What is needed is the run of lines from the one containing "813 of part.py. More parts follow." through the one containing "body.Placement = frame.placement().multiply(sideways)", echoed exactly, with both ends kept and nothing added.

Material provided:
════════════════
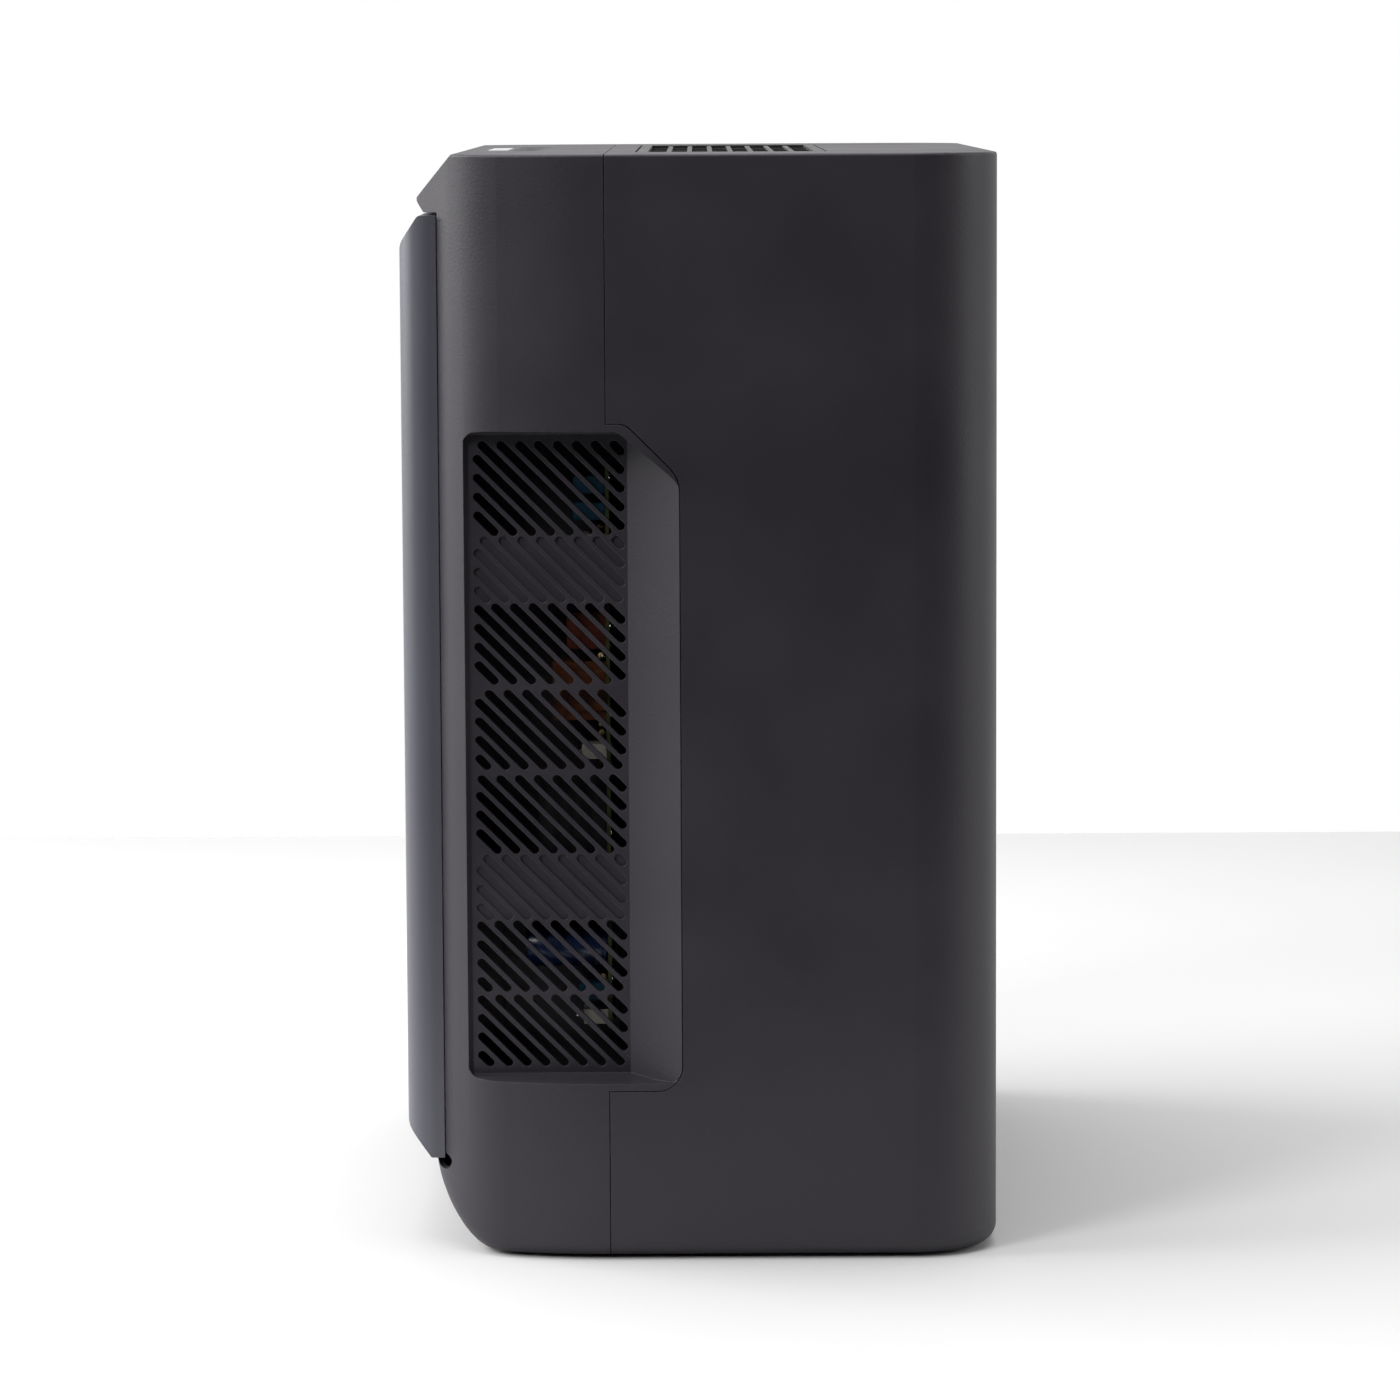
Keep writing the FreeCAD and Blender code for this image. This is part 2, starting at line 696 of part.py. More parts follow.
════════════════
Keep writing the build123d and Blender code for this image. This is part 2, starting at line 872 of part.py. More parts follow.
════════════════
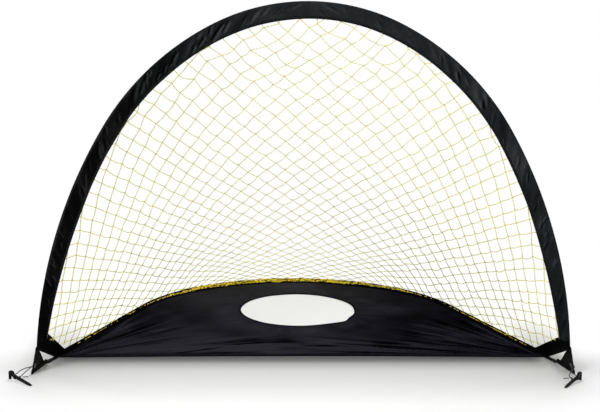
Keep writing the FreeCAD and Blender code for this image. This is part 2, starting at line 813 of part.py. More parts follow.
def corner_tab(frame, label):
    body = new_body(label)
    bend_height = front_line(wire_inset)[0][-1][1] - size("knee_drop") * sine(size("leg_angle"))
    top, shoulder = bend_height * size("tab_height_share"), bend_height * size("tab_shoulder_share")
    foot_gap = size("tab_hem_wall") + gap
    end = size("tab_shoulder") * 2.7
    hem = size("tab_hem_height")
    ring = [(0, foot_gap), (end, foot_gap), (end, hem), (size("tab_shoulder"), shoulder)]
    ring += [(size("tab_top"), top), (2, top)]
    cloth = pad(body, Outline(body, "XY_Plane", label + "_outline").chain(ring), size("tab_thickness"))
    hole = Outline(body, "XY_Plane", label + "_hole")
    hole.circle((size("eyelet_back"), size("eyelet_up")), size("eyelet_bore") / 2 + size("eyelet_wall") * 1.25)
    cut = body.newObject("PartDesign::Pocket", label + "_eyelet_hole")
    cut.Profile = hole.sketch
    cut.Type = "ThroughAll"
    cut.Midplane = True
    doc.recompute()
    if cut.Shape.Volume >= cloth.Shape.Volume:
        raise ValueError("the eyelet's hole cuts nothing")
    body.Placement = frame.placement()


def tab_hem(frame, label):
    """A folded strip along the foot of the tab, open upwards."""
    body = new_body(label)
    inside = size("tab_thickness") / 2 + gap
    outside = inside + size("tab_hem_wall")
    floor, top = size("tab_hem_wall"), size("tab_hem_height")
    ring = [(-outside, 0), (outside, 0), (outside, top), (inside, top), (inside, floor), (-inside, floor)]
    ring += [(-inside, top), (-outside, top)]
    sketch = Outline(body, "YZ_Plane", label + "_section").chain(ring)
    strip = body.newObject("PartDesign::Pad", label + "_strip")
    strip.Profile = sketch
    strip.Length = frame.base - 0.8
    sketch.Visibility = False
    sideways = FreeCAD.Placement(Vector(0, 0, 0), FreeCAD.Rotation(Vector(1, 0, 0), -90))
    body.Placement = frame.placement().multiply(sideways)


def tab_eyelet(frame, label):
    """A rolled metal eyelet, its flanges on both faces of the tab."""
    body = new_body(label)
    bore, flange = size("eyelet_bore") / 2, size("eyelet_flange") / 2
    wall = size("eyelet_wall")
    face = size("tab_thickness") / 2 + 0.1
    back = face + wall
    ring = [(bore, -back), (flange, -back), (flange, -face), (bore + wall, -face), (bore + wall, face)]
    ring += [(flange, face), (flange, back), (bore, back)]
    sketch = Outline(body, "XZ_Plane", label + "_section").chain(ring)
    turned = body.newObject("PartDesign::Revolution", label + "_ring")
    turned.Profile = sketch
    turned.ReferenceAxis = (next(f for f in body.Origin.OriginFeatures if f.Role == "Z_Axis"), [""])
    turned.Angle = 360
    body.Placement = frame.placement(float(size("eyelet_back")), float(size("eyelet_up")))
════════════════
Full solution:
Keep writing the FreeCAD and Blender code for this image. This is part 2, starting at line 813 of part.py. More parts follow.
def corner_tab(frame, label):
    body = new_body(label)
    bend_height = front_line(wire_inset)[0][-1][1] - size("knee_drop") * sine(size("leg_angle"))
    top, shoulder = bend_height * size("tab_height_share"), bend_height * size("tab_shoulder_share")
    foot_gap = size("tab_hem_wall") + gap
    end = size("tab_shoulder") * 2.7
    hem = size("tab_hem_height")
    ring = [(0, foot_gap), (end, foot_gap), (end, hem), (size("tab_shoulder"), shoulder)]
    ring += [(size("tab_top"), top), (2, top)]
    cloth = pad(body, Outline(body, "XY_Plane", label + "_outline").chain(ring), size("tab_thickness"))
    hole = Outline(body, "XY_Plane", label + "_hole")
    hole.circle((size("eyelet_back"), size("eyelet_up")), size("eyelet_bore") / 2 + size("eyelet_wall") * 1.25)
    cut = body.newObject("PartDesign::Pocket", label + "_eyelet_hole")
    cut.Profile = hole.sketch
    cut.Type = "ThroughAll"
    cut.Midplane = True
    doc.recompute()
    if cut.Shape.Volume >= cloth.Shape.Volume:
        raise ValueError("the eyelet's hole cuts nothing")
    body.Placement = frame.placement()


def tab_hem(frame, label):
    """A folded strip along the foot of the tab, open upwards."""
    body = new_body(label)
    inside = size("tab_thickness") / 2 + gap
    outside = inside + size("tab_hem_wall")
    floor, top = size("tab_hem_wall"), size("tab_hem_height")
    ring = [(-outside, 0), (outside, 0), (outside, top), (inside, top), (inside, floor), (-inside, floor)]
    ring += [(-inside, top), (-outside, top)]
    sketch = Outline(body, "YZ_Plane", label + "_section").chain(ring)
    strip = body.newObject("PartDesign::Pad", label + "_strip")
    strip.Profile = sketch
    strip.Length = frame.base - 0.8
    sketch.Visibility = False
    sideways = FreeCAD.Placement(Vector(0, 0, 0), FreeCAD.Rotation(Vector(1, 0, 0), -90))
    body.Placement = frame.placement().multiply(sideways)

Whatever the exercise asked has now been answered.